While the standard first-time DUI is a misdemeanor in Missouri, multiple convictions and extenuating circumstances (e.g., vehicular manslaughter) could lead to felony charges. For instance, third-offense DWIs (the defendant has at least 2 prior DWI convictions) are Class E felonies that could result in:

  • up to 4 years in jail;
  • up to $10,000 in fines;
  • 10-year license revocation;
  • at least 6 months of ignition interlock device (IID) use.

A fourth offense, which labels the offender as an “aggravated offender” is a Class C felony punishable by up to 7 years in prison and/or up to a $5,000 fine. There is also a mandatory minimum of 60 days in prison before being eligible for probation or parole. 
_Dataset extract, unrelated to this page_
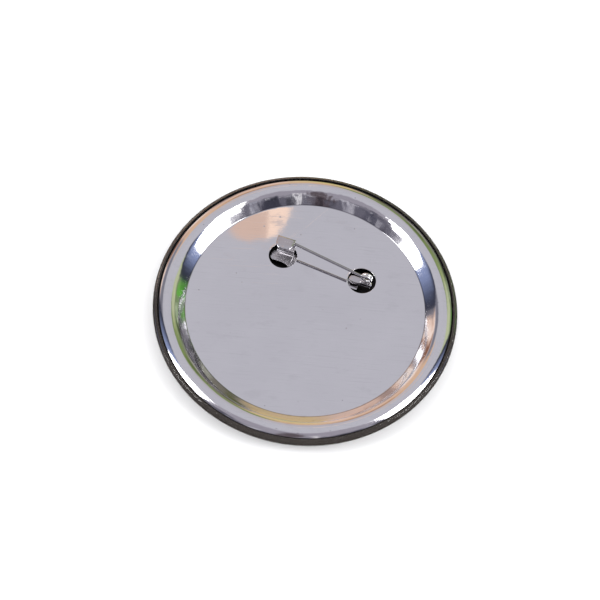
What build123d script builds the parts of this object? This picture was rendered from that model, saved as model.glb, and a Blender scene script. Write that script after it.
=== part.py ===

A fifth or subsequent offense will be charged as a Class B felony, and the individual will be labeled a “chronic offender.” The penalties could be at least 5 years and up to 15 years in prison. There will also be a mandatory minimum of 2 years of imprisonment before being eligible for probation or parole. 

Note that if an individual is convicted in criminal court for a third DWI, they will not be eligible for license reinstatement for at least 10 years. Following the revocation period, though, the licensee may be eligible for license reinstatement, though they will be required to use an ignition interlock device (IID) for at least 6 months of driving again.